Leo Leppänen

What I'm working on: MSc thesis

What I'm working on: MSc thesis

ljleppan

As I briefly mentioned in the previous blog post “Changing fields”, I’m writing my thesis on educational data mining and learning analytics. But those fields are quite large1 so I figured I’d explain my topic in slightly more detail.

The title of my thesis is one of those word monsters that tend to exist only in the domain on thesis names: “Using element-level website usage data to improve online learning materials and predict learning outcomes”.

The data for the thesis comes from a JavaScript component embedded into an online learning material used in a programming course. The component – called “Pheromones” – collects log data of how students behave in the material. We log what the elements the student has visible on their screen after every scroll event, and every 2.5 seconds in case the students are not mobing the screen. We also log every click made in the material. If the student stays idle for a sufficiently long time, we pause the logging and resume when the screen is interacted with.

My thesis then takes the data collected using this tool and analyses, combines it with some other data and then does science on it.

First, I use the data to identify areas where the students keep returning to all the time. The hypothesis is that such areas are very important and/or have difficult content in them. We can also identify areas where students never come back: either they are easy or the students see them as irrelevant. A preliminary analysis suggested that students tended to ignore everything that has to do with good coding practices and keep returning to places where new syntax and features of the language are presented.

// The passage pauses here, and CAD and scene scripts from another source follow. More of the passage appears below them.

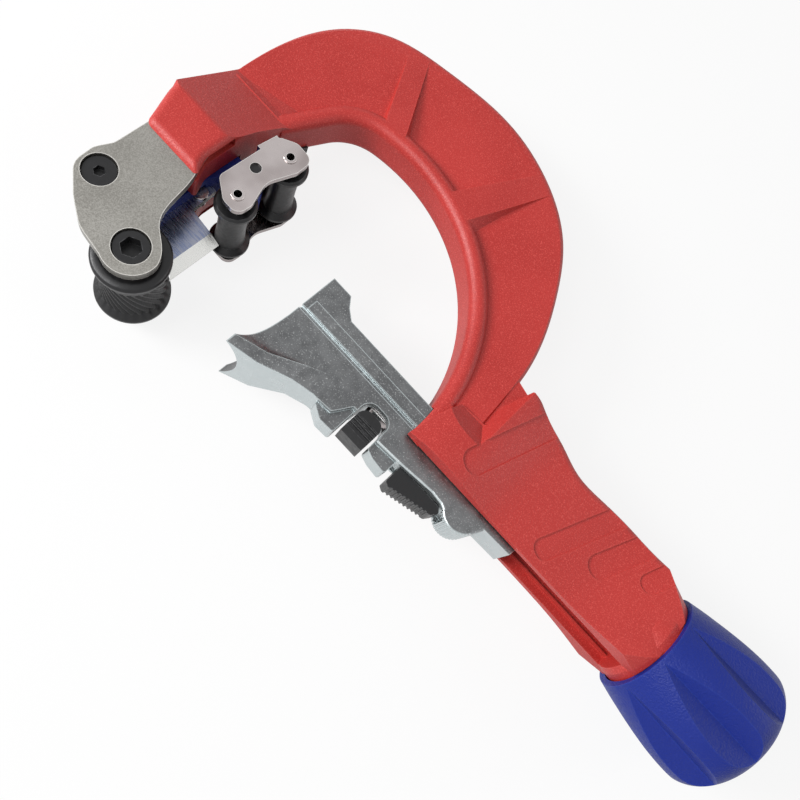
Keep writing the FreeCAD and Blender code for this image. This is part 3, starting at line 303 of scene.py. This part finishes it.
cast_colour = cast.mix(cast.ramp(grit, low=0.58, high=0.74), cast_colour, CAST_GRAIN)
# Faces that look towards the open side turn pale cyan: a painted reflection of the key light.
cast_colour = cast.mix(cast.facing(PAINTED_REFLECTION_SIDE, low=0.15, high=0.75) * 0.9, cast_colour, CAST_PALE_REFLECTION_AND_EDGE)
cast_colour = cast.mix(cast.edges(radius=0.0005) * 0.8, cast_colour, CAST_PALE_REFLECTION_AND_EDGE)
die_cast = cast.surface(Base_Color=cast_colour, Metallic=0.92,
                        Roughness=cast.roughness(ripple, in_hollows=0.26, on_crests=0.40),
                        Normal=cast.bump(flow + ripple * 0.4 + pits * 0.15, strength=0.22, distance=0.0005))
paint(["carriage_casting"], die_cast)

# Sintered bronze of the drive roller's bush, speckled by its pores.
BRONZE_DARK = (0.34, 0.20, 0.08, 1.0)
BRONZE_LIGHT = (0.46, 0.29, 0.12, 1.0)
sintered = Finish("sintered_bronze")
pores = sintered.noise(scale=2500.0)
bronze_colour = sintered.mix(sintered.ramp(pores, low=0.4, high=0.6), BRONZE_DARK, BRONZE_LIGHT)
bronze = sintered.surface(Base_Color=bronze_colour, Metallic=0.9,
                          Roughness=sintered.roughness(pores, in_hollows=0.4, on_crests=0.6))
paint(["drive_bush"], bronze)

# Turned pieces. They are measured in millimetres from the drawing's own origin, which lies here in the frame.
ORIGIN = Vector((-7.344006, -17.177913, 0.0))
SAME_CORNER = 0.0001


def turned(name, profile, along, across, at, steps, shape):
    """Closed profile of (radius, height) pairs, spun round the axis along, with angles counted from across.

    shape gives each corner's new radius from its radius, height and angle."""
    mesh = bpy.data.meshes.new(name)
    turning = bmesh.new()
    corners = [turning.verts.new(across * radius + along * height) for radius, height in profile]
    ring = [turning.edges.new(pair) for pair in zip(corners, corners[1:] + corners[:1])]
    bmesh.ops.spin(turning, geom=corners + ring, cent=(0, 0, 0), axis=along, angle=math.tau, steps=steps)
    bmesh.ops.remove_doubles(turning, verts=turning.verts, dist=SAME_CORNER)
    other = along.cross(across)
    for corner in turning.verts:
        height = corner.co.dot(along)
        flat = corner.co - along * height
        angle = math.atan2(flat.dot(other), flat.dot(across))
        corner.co = along * height + flat * (shape(flat.length, height, angle) / flat.length)
    bmesh.ops.recalc_face_normals(turning, faces=turning.faces)
    bmesh.ops.scale(turning, verts=turning.verts, vec=(MM, MM, MM))
    bmesh.ops.translate(turning, verts=turning.verts, vec=(Vector(at) + ORIGIN) * MM)
    for face in turning.faces:
        face.smooth = True
    turning.to_mesh(mesh)
    turning.free()
    made = bpy.data.objects.new(name, mesh)
    bpy.context.scene.collection.objects.link(made)
    return made


# Drive roller: turned from steel, with a helical knurl rolled into its dished waist and a smooth band by the
# upper flange. The flanges slope down to the waist at 45 degrees, and the knurl's twist is in radians per
# millimetre.
DRIVE_AT = (-73.35, -33.0, 0.0)
DRIVE_BORE = 4.4
DRIVE_WAIST = 7.6
DRIVE_DISH = 0.5
DRIVE_FLANGE = 9.35
DRIVE_RIM = 1.6
DRIVE_CHAMFER = 0.6
DRIVE_HALF = 10.4
DRIVE_SHOULDER = DRIVE_HALF - DRIVE_RIM - (DRIVE_FLANGE - DRIVE_WAIST - DRIVE_DISH)
WAIST_STEPS = 34
BORE_WALL = 0.5
KNURL_TEETH = 26
KNURL_TWIST = 0.085
KNURL_TOP = 3.6
KNURL_MARGIN = 0.2
KNURL_DEPTH = 0.85
KNURL_FLANK = 1.5
STEPS_PER_TOOTH = 10
drive_profile = [(DRIVE_BORE, -DRIVE_HALF), (DRIVE_FLANGE - DRIVE_CHAMFER, -DRIVE_HALF),
                 (DRIVE_FLANGE, -DRIVE_HALF + DRIVE_CHAMFER), (DRIVE_FLANGE, -DRIVE_HALF + DRIVE_RIM)]
for step in range(WAIST_STEPS + 1):
    height = DRIVE_SHOULDER * (2.0 * step / WAIST_STEPS - 1.0)
    drive_profile.append((DRIVE_WAIST + DRIVE_DISH * (height / DRIVE_SHOULDER) ** 2, height))
drive_profile += [(DRIVE_FLANGE, DRIVE_HALF - DRIVE_RIM), (DRIVE_FLANGE, DRIVE_HALF - DRIVE_CHAMFER),
                  (DRIVE_FLANGE - DRIVE_CHAMFER, DRIVE_HALF), (DRIVE_BORE, DRIVE_HALF)]


def knurl(radius, height, angle):
    in_bore = radius < DRIVE_BORE + BORE_WALL
    if in_bore or abs(height) > DRIVE_SHOULDER - KNURL_MARGIN or height > KNURL_TOP:
        return radius
    phase = (angle + height * KNURL_TWIST) * KNURL_TEETH / math.tau % 1.0
    tooth = 1.0 - abs(2.0 * phase - 1.0)
    return radius - KNURL_DEPTH * (1.0 - min(1.0, KNURL_FLANK * tooth))


drive_roller = turned("drive_roller_knurled", drive_profile, Vector((0, 0, 1)), Vector((1, 0, 0)), DRIVE_AT,
                      KNURL_TEETH * STEPS_PER_TOOTH, knurl)
drive_roller.data.materials.append(black_steel)
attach(drive_roller, "drive")
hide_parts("drive_roller")

# Spindle: bright steel rod, centred at both ends, with its thread rolled on where the feed bar runs and the
# retaining ring's groove beyond it.
SPINDLE_AT = (0.0, 0.0, 0.0)
SPINDLE_CENTRE = 0.8
SPINDLE_RADIUS = 3.0
SPINDLE_CHAMFER = 0.6
SPINDLE_START = 12.0
SPINDLE_END = 103.0
SPINDLE_STEPS = 40
THREAD_END = 70.0
THREAD_RUNOUT = 1.0
THREAD_PITCH = 1.5
THREAD_DEPTH = 0.7
THREAD_STEP = THREAD_PITCH / 8
OUTER_SKIN = 0.01
GROOVE_START = 74.2
GROOVE_END = 75.1
GROOVE_RADIUS = 2.5
spindle_profile = [(SPINDLE_CENTRE, SPINDLE_START), (SPINDLE_RADIUS - SPINDLE_CHAMFER, SPINDLE_START)]
for step in range(int((THREAD_END - SPINDLE_START - THREAD_RUNOUT) / THREAD_STEP)):
    spindle_profile.append((SPINDLE_RADIUS, SPINDLE_START + SPINDLE_CHAMFER + THREAD_STEP * step))
spindle_profile += [(SPINDLE_RADIUS, GROOVE_START), (GROOVE_RADIUS, GROOVE_START),
                    (GROOVE_RADIUS, GROOVE_END), (SPINDLE_RADIUS, GROOVE_END),
                    (SPINDLE_RADIUS, SPINDLE_END), (SPINDLE_CENTRE, SPINDLE_END)]


def thread(radius, height, angle):
    if radius < SPINDLE_RADIUS - OUTER_SKIN or height > THREAD_END:
        return radius
    phase = (height / THREAD_PITCH - angle / math.tau) % 1.0
    return radius - THREAD_DEPTH * abs(2.0 * phase - 1.0)


spindle = turned("spindle_threaded", spindle_profile, Vector((1, 0, 0)), Vector((0, 1, 0)), SPINDLE_AT,
                 SPINDLE_STEPS, thread)
spindle.data.materials.append(bright_steel)
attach(spindle, "knob_group")
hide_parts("spindle")

# Floor: a plain pale sheet. The camera and reflections see white, and it keeps the tool's soft shadow.
FLOOR_HALF = 3.0
FLOOR_GAP = 0.0004
FLOOR_COLOUR = (0.86, 0.86, 0.86, 1.0)
FLOOR_ROUGHNESS = 0.9
WHITE = (1.0, 1.0, 1.0, 1.0)
WHITE_FOR_CAMERA = 0.86
WHITE_IN_REFLECTIONS = 0.6
floor_mesh = bpy.data.meshes.new("floor")
floor_shape = bmesh.new()
bmesh.ops.create_grid(floor_shape, x_segments=1, y_segments=1, size=FLOOR_HALF)
bmesh.ops.translate(floor_shape, verts=floor_shape.verts, vec=(0.0, 0.0, cad_box[0][2] - FLOOR_GAP))
floor_shape.to_mesh(floor_mesh)
floor_shape.free()
floor = bpy.data.objects.new("floor", floor_mesh)
bpy.context.scene.collection.objects.link(floor)
sheet = Finish("pale_floor")
floor_mesh.materials.append(sheet.surface(Base_Color=FLOOR_COLOUR, Roughness=FLOOR_ROUGHNESS))
pale = Value(sheet, sheet.shader.outputs[0])
white = sheet.node("ShaderNodeEmission", {}, {"Color": WHITE, "Strength": 1.0})
whiteness = sheet.ray("Camera") * WHITE_FOR_CAMERA + sheet.ray("Glossy") * WHITE_IN_REFLECTIONS
whiteness = (whiteness + sheet.ray("Transmission")).clamp()
mixed = sheet.node("ShaderNodeMixShader", {}, {0: whiteness, 1: pale, 2: white})
sheet.put(sheet.tree.nodes["Material Output"].inputs["Surface"], mixed)

# Studio light: a soft panel low on the head's side as the key, a broad one over the tool and a weak one from
# behind. The camera and the metal see a white room, which lights the matt pieces only faintly.
ROOM_FILL = 0.20
world = bpy.data.worlds.new("studio")
world.use_nodes = True
room = Nodes(world.node_tree)
room_seen = (room.ray("Camera") + room.ray("Glossy") + room.ray("Transmission")).clamp()
backdrop = world.node_tree.nodes["Background"]
room.put(backdrop.inputs["Color"], WHITE)
room.put(backdrop.inputs["Strength"], room_seen * (1.0 - ROOM_FILL) + ROOM_FILL)
bpy.context.scene.world = world
LAMPS = [("key_panel", (-0.62, -0.42, 0.42), 0.30, 6.0), ("over_panel", (-0.30, -0.55, 0.80), 0.45, 4.2),
         ("back_panel", (0.60, 0.45, 0.45), 0.4, 1.2)]
for lamp_name, spot, size, power in LAMPS:
    lamp_data = bpy.data.lights.new(lamp_name, "AREA")
    lamp_data.size = size
    lamp_data.energy = power
    lamp = bpy.data.objects.new(lamp_name, lamp_data)
    lamp.location = spot
    lamp.rotation_euler = (-Vector(spot)).to_track_quat("-Z", "Y").to_euler()
    bpy.context.scene.collection.objects.link(lamp)
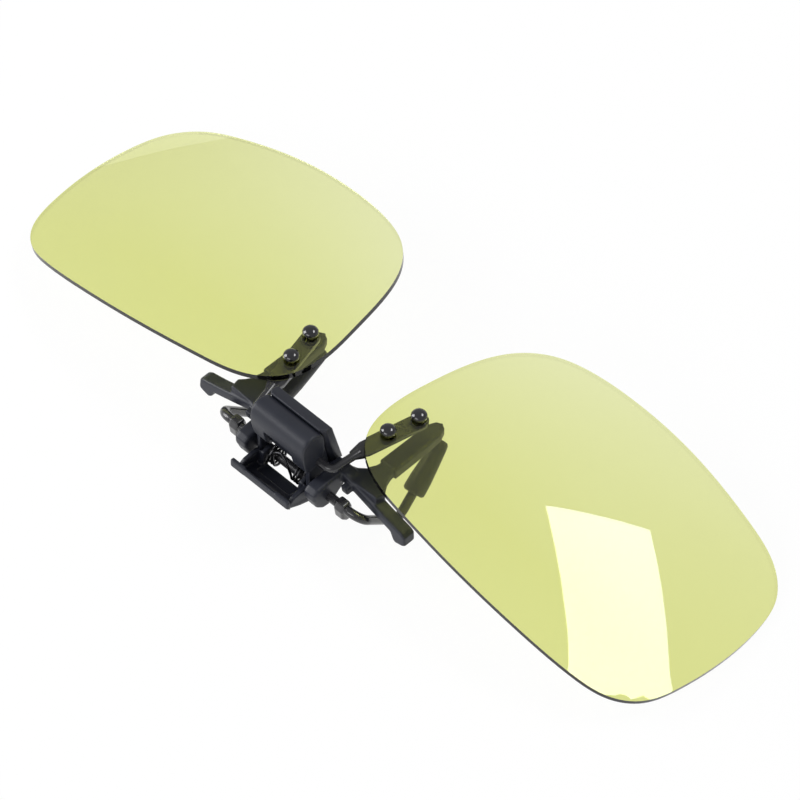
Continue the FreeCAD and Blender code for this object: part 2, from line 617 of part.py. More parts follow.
# ---------------------------------------------------------------- clamp spring
def make_clamp_spring():
    """Two coils round the rear wire, joined by a bridge that bears in the housing's notch."""
    wire = size("coilWireRadius")
    radius = size("pinRadius") + size("coilClearance") + wire
    turns, pitch = size("coilTurns"), size("coilPitch")
    pin_y, pin_z = size("pinForward"), size("pinUp")
    length = turns * pitch
    lug_inner = size("housingHalf") - size("cheekWidth") - size("lugClearance") - size("lugWidth")
    start = lug_inner - size("coilSideGap") - wire - length
    bridge_y = size("housingBack") + 2
    top = pin_z + radius
    corner = 2.5 * wire
    helix = Part.makeHelix(pitch, length, radius)
    helix.rotate(Vector(0, 0, 0), Vector(0, 1, 0), 90)
    helix.rotate(Vector(0, 0, 0), Vector(1, 0, 0), 180)
    helix.translate(Vector(start, pin_y, pin_z))
    finish = Vector(start + length, pin_y + radius, pin_z)
    diagonal = corner * (1 - math.sqrt(0.5))
    edges = [
        Part.LineSegment(Vector(0, bridge_y, top), Vector(start - corner, bridge_y, top)).toShape(),
        Part.Arc(Vector(start - corner, bridge_y, top), Vector(start - diagonal, bridge_y - diagonal, top),
                 Vector(start, bridge_y - corner, top)).toShape(),
        Part.LineSegment(Vector(start, bridge_y - corner, top), Vector(start, pin_y, top)).toShape(),
    ] + helix.Edges + [Part.LineSegment(finish, finish.add(Vector(0, 0, 1.2))).toShape()]
    path = Part.Wire(edges)
    section = Part.Wire([Part.Circle(Vector(0, bridge_y, top), Vector(1, 0, 0), wire).toShape()])
    half = path.makePipeShell([section], True, False)
    expected = math.pi * wire ** 2 * path.Length
    assert abs(half.Volume - expected) < 0.03 * expected, "the spring came out with the wrong volume"
    other = half.mirror(Vector(0, 0, 0), Vector(1, 0, 0))
    PIECES.append(feature_of("clamp_spring", half.fuse(other).removeSplitter()))


for word, side in SIDES:
    make_lens(word, side)
make_flip_wire()
make_rivets()
make_cam()
make_housing()
make_cover()
make_strip()
make_frame()
for word, side in SIDES:
    make_front_sleeve(word, side)
make_rear_wire()
for word, side in SIDES:
    make_rear_sleeve(word, side)
make_lever()
make_collars()
make_clamp_spring()
doc.recompute()

# ---------------------------------------------------------------- laying the clip down, checks and files
turn = FreeCAD.Rotation(Vector(1, 0, 0), 90 - size("lyingTilt"))
box = FreeCAD.BoundBox()
for piece in PIECES:
    shape = piece.Shape.copy()
    shape.Placement = FreeCAD.Placement(Vector(0, 0, 0), turn).multiply(shape.Placement)
    box.add(shape.optimalBoundingBox(False))
lying = FreeCAD.Placement(Vector(0, -box.Center.y, -box.ZMin), turn)
for piece in PIECES:
    piece.Placement = lying.multiply(piece.Placement)
doc.recompute()

for thing in doc.Objects:
    assert "Invalid" not in thing.State and "Error" not in thing.State, f"{thing.Label} failed: {thing.State}"
os.makedirs("parts", exist_ok=True)
for piece in PIECES:
    shape = piece.Shape
    assert not shape.isNull() and shape.isValid(), f"{piece.Label} is not a valid shape"
    print(piece.Label, len(shape.Solids), round(shape.Volume, 2))
    shape.exportStep(f"parts/{piece.Label}.step")


def lying_point(forward, up):
    point = lying.multVec(Vector(0, forward, up))
    return [round(value, 4) for value in point]


print("flip axis", lying_point(size("flipAxisForward"), size("flipAxisUp")))
print("jaw axis", lying_point(size("pinForward"), size("pinUp")))
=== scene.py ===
"""Clip-on flip lenses, lying on a white floor: finishes, finished shapes, light and camera."""
import bpy
import json
import math
from mathutils import Matrix, Vector

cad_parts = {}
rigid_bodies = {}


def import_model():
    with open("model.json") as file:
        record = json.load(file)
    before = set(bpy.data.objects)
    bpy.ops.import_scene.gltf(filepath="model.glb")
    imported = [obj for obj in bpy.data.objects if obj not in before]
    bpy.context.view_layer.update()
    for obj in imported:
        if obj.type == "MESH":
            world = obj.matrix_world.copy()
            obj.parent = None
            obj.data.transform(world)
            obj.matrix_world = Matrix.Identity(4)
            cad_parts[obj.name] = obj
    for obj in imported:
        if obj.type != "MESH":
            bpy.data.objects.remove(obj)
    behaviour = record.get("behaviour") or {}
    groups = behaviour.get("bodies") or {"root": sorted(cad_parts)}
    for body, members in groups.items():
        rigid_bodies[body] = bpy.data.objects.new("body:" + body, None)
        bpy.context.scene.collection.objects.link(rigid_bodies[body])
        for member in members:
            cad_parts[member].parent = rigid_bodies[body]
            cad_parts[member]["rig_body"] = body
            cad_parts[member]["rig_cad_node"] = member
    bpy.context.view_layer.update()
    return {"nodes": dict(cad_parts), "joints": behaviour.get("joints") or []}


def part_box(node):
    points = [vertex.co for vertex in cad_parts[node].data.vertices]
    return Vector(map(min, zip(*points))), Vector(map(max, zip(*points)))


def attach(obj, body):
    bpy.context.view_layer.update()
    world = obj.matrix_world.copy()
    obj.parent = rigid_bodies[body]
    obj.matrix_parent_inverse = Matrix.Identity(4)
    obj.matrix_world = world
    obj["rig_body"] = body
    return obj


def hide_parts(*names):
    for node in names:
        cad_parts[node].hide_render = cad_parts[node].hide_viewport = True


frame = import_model()
nodes = frame["nodes"]
scene = bpy.context.scene

MM = 0.001
SIDES = (("right", 1), ("left", -1))

# ---------------------------------------------------------------- from the clip as worn to how it lies
# Pieces are modelled as worn, in millimetres: X to the wearer's right, Y forwards, Z up.
FLIP_AXIS = Vector((0, 1.1, 14.7))
JAW_AXIS = Vector((0, -4.2, 15.2))


def lying_matrix():
    """Carries a point as worn, in millimetres, to the frame that the clip lies in, in metres."""
    places = {joint["name"]: Vector(joint["pos_m"]) / MM for joint in frame["joints"]}
    worn = JAW_AXIS - FLIP_AXIS
    lying = places["jaw_squeeze"] - places["lens_flip"]
    angle = math.atan2(lying.z, lying.y) - math.atan2(worn.z, worn.y)
    turn = Matrix.Rotation(angle, 4, "X")
    shift = Matrix.Translation(places["lens_flip"] - turn @ FLIP_AXIS)
    return Matrix.Scale(MM, 4) @ shift @ turn


LYING = lying_matrix()


# ---------------------------------------------------------------- modelling helpers
MERGE_CAD = 2e-6
MERGE_FINISHED = 1e-6
FLAT_WITHIN = math.radians(1.5)
EASED_CORNER = math.radians(32)


def only(piece):
    bpy.ops.object.select_all(action="DESELECT")
    piece.select_set(True)
    bpy.context.view_layer.objects.active = piece


def joined(parts):
    """Parts made one object, the first of them."""
    only(parts[0])
    for part in parts[1:]:
        part.select_set(True)
    if len(parts) > 1:
        bpy.ops.object.join()
    return parts[0]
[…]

Second, I check whether the time students spend with assignment prompts on their screens correlate with self-reported perceptions of assignment difficulty, workload or educational value. Spoiler alert: they do not. once the others are corrected for. I believe this to be caused by a phenomena where in very difficult cases the students start searching for information from elsewhere, causing them to spend less time looking at the prompt.

Third, I attempt to predict student learning outcomes based on their movement statistics. Just knowing the per-student proprotions of where the students spend their times (in other words, discarding information about student effort) allows for fairly strong predictions of the total course scores of the students.

As the techniques used in my thesis are not really dependent on the programming education environment, I have a strong belief that they can be applied to other subjects as well. But that’s for future work to determine.

For more details on the first research question, check out “Using and Collecting Fine-Grained Usage Data to Improve Online Learning Materials” once the ICSE 2017 proceedings come out. There’s also other some other stuff related to my thesis in review for various conferences, but only time will tell when/if those get published.

As for the thesis itself, it’ll be available online once it’s accepted. The timeline for that has been “one or two more weeks” for the last four months, so it should get finished any minute now :)

  1. There’s even an argument to be made that the distinction between the fields is very arbitrary and they are in practice the same thing.